** Begin **
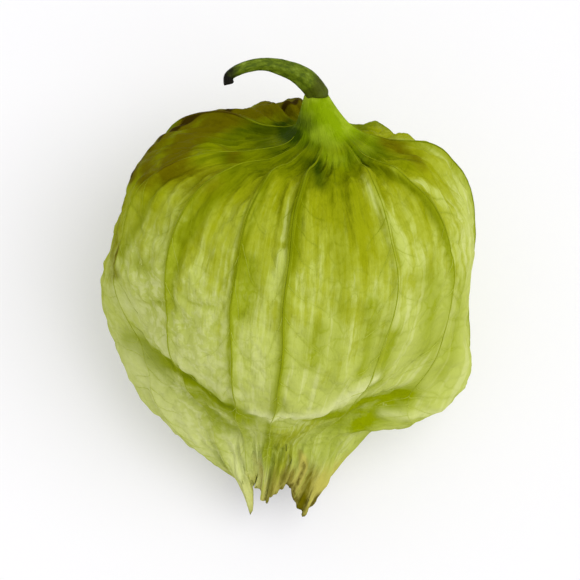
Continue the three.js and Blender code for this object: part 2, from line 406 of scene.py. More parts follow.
class ShapeTree:
    """A Geometry Nodes tree with named sizes, grown once into a plain mesh."""

    def __init__(self, name: str, sizes: dict[str, float]) -> None:
        """Start a tree.

        Args:
            name: the tree's name.
            sizes: the named sizes that it takes, with their values.
        """
        self.sizes = sizes
        self.tree = bpy.data.node_groups.new(name, "GeometryNodeTree")
        self.graph = Graph(self.tree)
        self.tree.interface.new_socket("Geometry", in_out="OUTPUT", socket_type="NodeSocketGeometry")
        self.tree.interface.new_socket("Geometry", in_out="INPUT", socket_type="NodeSocketGeometry")
        self.identifiers = {}
        for label in sizes:
            socket = self.tree.interface.new_socket(label, in_out="INPUT", socket_type="NodeSocketFloat")
            self.identifiers[label] = socket.identifier
        self.given = self.graph.node("NodeGroupInput")

    def size(self, label: str) -> Signal:
        """Return one of the tree's named sizes."""
        return Signal(self.graph, self.given.outputs[label])

    def number(self, name: str) -> Signal:
        """Read a number that the points carry."""
        node = self.graph.node("GeometryNodeInputNamedAttribute", {"data_type": "FLOAT"}, {"Name": name})
        return Signal(self.graph, node.outputs["Attribute"])

    def lines(self) -> bpy.types.NodeSocket:
        """Return the edges of the mesh that the tree is given, as curves."""
        sockets = {0: self.given.outputs["Geometry"]}
        return self.graph.node("GeometryNodeMeshToCurve", None, sockets).outputs[0]

    def circle(self, sides: int) -> bpy.types.NodeSocket:
        """Return a circle of radius 1."""
        sockets = {"Resolution": sides, "Radius": 1.0}
        return self.graph.node("GeometryNodeCurvePrimitiveCircle", None, sockets).outputs[0]

    def place(self) -> tuple[bpy.types.NodeSocket, list[Signal]]:
        """Return the points' position, whole and as its three parts."""
        whole = self.graph.node("GeometryNodeInputPosition").outputs[0]
        parts = self.graph.node("ShaderNodeSeparateXYZ", None, {0: whole}).outputs
        return whole, [Signal(self.graph, part) for part in parts]

    def vector(self, x: Any, y: Any, z: Any) -> bpy.types.NodeSocket:
        """Join three numbers into a vector."""
        return self.graph.node("ShaderNodeCombineXYZ", None, {0: x, 1: y, 2: z}).outputs[0]

    def vector_math(self, operation: str, *values: Any) -> bpy.types.NodeSocket:
        """Add a Vector Math node."""
        node = self.graph.node("ShaderNodeVectorMath", {"operation": operation}, dict(enumerate(values)))
        return node.outputs[0]

    def scaled(self, vector: Any, share: Any) -> bpy.types.NodeSocket:
        """Scale a vector by a number."""
        sockets = {0: vector, "Scale": share}
        return self.graph.node("ShaderNodeVectorMath", {"operation": "SCALE"}, sockets).outputs[0]

    def moved(self, shape: Any, sockets: dict[str, Any]) -> bpy.types.NodeSocket:
        """Set or offset the points' position."""
        return self.graph.node("GeometryNodeSetPosition", None, {"Geometry": shape, **sockets}).outputs[0]

    def stored(self, shape: Any, name: str, kind: str, value: Any) -> bpy.types.NodeSocket:
        """Keep a value on the points, for the finish to read."""
        settings = {"data_type": kind, "domain": "POINT"}
        sockets = {"Geometry": shape, "Name": name, "Value": value}
        return self.graph.node("GeometryNodeStoreNamedAttribute", settings, sockets).outputs[0]

    def roughened(self, shape: Any, pitch: Signal, height: Signal) -> bpy.types.NodeSocket:
        """Push the surface in and out along its normals by noise.

        Args:
            shape: the mesh to roughen.
            pitch: how many lumps there are to a metre.
            height: how far the surface moves.

        Returns:
            The roughened mesh.
        """
        whole, _ = self.place()
        noise = self.graph.node("ShaderNodeTexNoise", None, {"Vector": whole, "Scale": pitch, "Detail": 3.0})
        push = (Signal(self.graph, noise.outputs[0]) - 0.5) * height
        normal = self.graph.node("GeometryNodeInputNormal").outputs[0]
        return self.moved(shape, {"Offset": self.scaled(normal, push)})

    def swept(self, lines: Any, profile: Any) -> bpy.types.NodeSocket:
        """Sweep a closed profile of radius 1 along lines, at the radius that their points carry."""
        radius = self.number("radius_here")
        sockets = {"Curve": lines, "Profile Curve": profile, "Scale": radius, "Fill Caps": True}
        return self.graph.node("GeometryNodeCurveToMesh", None, sockets).outputs[0]

    def finish(self, shape: Any, material: bpy.types.Material) -> None:
        """End the tree: smooth shading, real copies and the material."""
        smooth = self.graph.node("GeometryNodeSetShadeSmooth", None, {"Geometry": shape}).outputs[0]
        real = self.graph.node("GeometryNodeRealizeInstances", None, {"Geometry": smooth}).outputs[0]
        dressed = self.graph.node("GeometryNodeSetMaterial", None, {"Geometry": real, "Material": material})
        self.graph.node("NodeGroupOutput", None, {0: dressed.outputs[0]})

    def grow(self, name: str, start: bpy.types.Mesh) -> bpy.types.Object:
        """Run the tree on a mesh and keep the result as a plain mesh.

        Args:
            name: the new piece's name.
            start: the mesh that the tree starts from.

        Returns:
            The new piece, with no modifier left on it.
        """
        piece = make_object(name, start)
        modifier = piece.modifiers.new(name, "NODES")
        modifier.node_group = self.tree
        for label, value in self.sizes.items():
            modifier[self.identifiers[label]] = value
        graph = bpy.context.evaluated_depsgraph_get()
        grown = bpy.data.meshes.new_from_object(
            piece.evaluated_get(graph), preserve_all_data_layers=True, depsgraph=graph
        )
        piece.modifiers.remove(modifier)
        piece.data = grown
        grown.name = name
        return piece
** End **
> _INSTRUCTIONS FOR THE TASK_
Give an exact repetition of all the material.

> _WRITTEN ANSWER_
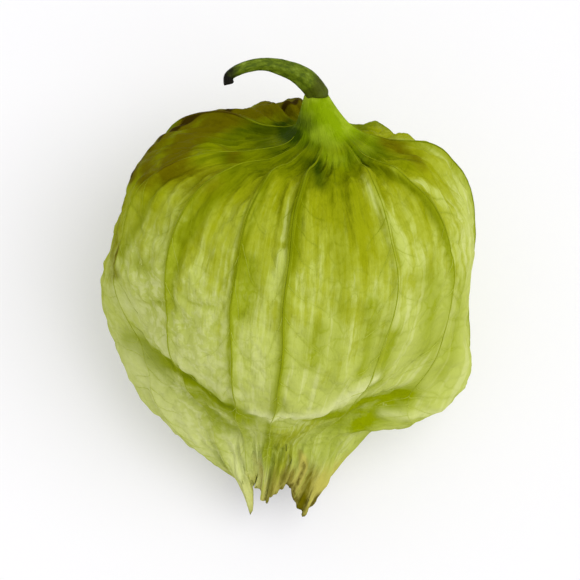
Continue the three.js and Blender code for this object: part 2, from line 406 of scene.py. More parts follow.
class ShapeTree:
    """A Geometry Nodes tree with named sizes, grown once into a plain mesh."""

    def __init__(self, name: str, sizes: dict[str, float]) -> None:
        """Start a tree.

        Args:
            name: the tree's name.
            sizes: the named sizes that it takes, with their values.
        """
        self.sizes = sizes
        self.tree = bpy.data.node_groups.new(name, "GeometryNodeTree")
        self.graph = Graph(self.tree)
        self.tree.interface.new_socket("Geometry", in_out="OUTPUT", socket_type="NodeSocketGeometry")
        self.tree.interface.new_socket("Geometry", in_out="INPUT", socket_type="NodeSocketGeometry")
        self.identifiers = {}
        for label in sizes:
            socket = self.tree.interface.new_socket(label, in_out="INPUT", socket_type="NodeSocketFloat")
            self.identifiers[label] = socket.identifier
        self.given = self.graph.node("NodeGroupInput")

    def size(self, label: str) -> Signal:
        """Return one of the tree's named sizes."""
        return Signal(self.graph, self.given.outputs[label])

    def number(self, name: str) -> Signal:
        """Read a number that the points carry."""
        node = self.graph.node("GeometryNodeInputNamedAttribute", {"data_type": "FLOAT"}, {"Name": name})
        return Signal(self.graph, node.outputs["Attribute"])

    def lines(self) -> bpy.types.NodeSocket:
        """Return the edges of the mesh that the tree is given, as curves."""
        sockets = {0: self.given.outputs["Geometry"]}
        return self.graph.node("GeometryNodeMeshToCurve", None, sockets).outputs[0]

    def circle(self, sides: int) -> bpy.types.NodeSocket:
        """Return a circle of radius 1."""
        sockets = {"Resolution": sides, "Radius": 1.0}
        return self.graph.node("GeometryNodeCurvePrimitiveCircle", None, sockets).outputs[0]

    def place(self) -> tuple[bpy.types.NodeSocket, list[Signal]]:
        """Return the points' position, whole and as its three parts."""
        whole = self.graph.node("GeometryNodeInputPosition").outputs[0]
        parts = self.graph.node("ShaderNodeSeparateXYZ", None, {0: whole}).outputs
        return whole, [Signal(self.graph, part) for part in parts]

    def vector(self, x: Any, y: Any, z: Any) -> bpy.types.NodeSocket:
        """Join three numbers into a vector."""
        return self.graph.node("ShaderNodeCombineXYZ", None, {0: x, 1: y, 2: z}).outputs[0]

    def vector_math(self, operation: str, *values: Any) -> bpy.types.NodeSocket:
        """Add a Vector Math node."""
        node = self.graph.node("ShaderNodeVectorMath", {"operation": operation}, dict(enumerate(values)))
        return node.outputs[0]

    def scaled(self, vector: Any, share: Any) -> bpy.types.NodeSocket:
        """Scale a vector by a number."""
        sockets = {0: vector, "Scale": share}
        return self.graph.node("ShaderNodeVectorMath", {"operation": "SCALE"}, sockets).outputs[0]

    def moved(self, shape: Any, sockets: dict[str, Any]) -> bpy.types.NodeSocket:
        """Set or offset the points' position."""
        return self.graph.node("GeometryNodeSetPosition", None, {"Geometry": shape, **sockets}).outputs[0]

    def stored(self, shape: Any, name: str, kind: str, value: Any) -> bpy.types.NodeSocket:
        """Keep a value on the points, for the finish to read."""
        settings = {"data_type": kind, "domain": "POINT"}
        sockets = {"Geometry": shape, "Name": name, "Value": value}
        return self.graph.node("GeometryNodeStoreNamedAttribute", settings, sockets).outputs[0]

    def roughened(self, shape: Any, pitch: Signal, height: Signal) -> bpy.types.NodeSocket:
        """Push the surface in and out along its normals by noise.

        Args:
            shape: the mesh to roughen.
            pitch: how many lumps there are to a metre.
            height: how far the surface moves.

        Returns:
            The roughened mesh.
        """
        whole, _ = self.place()
        noise = self.graph.node("ShaderNodeTexNoise", None, {"Vector": whole, "Scale": pitch, "Detail": 3.0})
        push = (Signal(self.graph, noise.outputs[0]) - 0.5) * height
        normal = self.graph.node("GeometryNodeInputNormal").outputs[0]
        return self.moved(shape, {"Offset": self.scaled(normal, push)})

    def swept(self, lines: Any, profile: Any) -> bpy.types.NodeSocket:
        """Sweep a closed profile of radius 1 along lines, at the radius that their points carry."""
        radius = self.number("radius_here")
        sockets = {"Curve": lines, "Profile Curve": profile, "Scale": radius, "Fill Caps": True}
        return self.graph.node("GeometryNodeCurveToMesh", None, sockets).outputs[0]

    def finish(self, shape: Any, material: bpy.types.Material) -> None:
        """End the tree: smooth shading, real copies and the material."""
        smooth = self.graph.node("GeometryNodeSetShadeSmooth", None, {"Geometry": shape}).outputs[0]
        real = self.graph.node("GeometryNodeRealizeInstances", None, {"Geometry": smooth}).outputs[0]
        dressed = self.graph.node("GeometryNodeSetMaterial", None, {"Geometry": real, "Material": material})
        self.graph.node("NodeGroupOutput", None, {0: dressed.outputs[0]})

    def grow(self, name: str, start: bpy.types.Mesh) -> bpy.types.Object:
        """Run the tree on a mesh and keep the result as a plain mesh.

        Args:
            name: the new piece's name.
            start: the mesh that the tree starts from.

        Returns:
            The new piece, with no modifier left on it.
        """
        piece = make_object(name, start)
        modifier = piece.modifiers.new(name, "NODES")
        modifier.node_group = self.tree
        for label, value in self.sizes.items():
            modifier[self.identifiers[label]] = value
        graph = bpy.context.evaluated_depsgraph_get()
        grown = bpy.data.meshes.new_from_object(
            piece.evaluated_get(graph), preserve_all_data_layers=True, depsgraph=graph
        )
        piece.modifiers.remove(modifier)
        piece.data = grown
        grown.name = name
        return piece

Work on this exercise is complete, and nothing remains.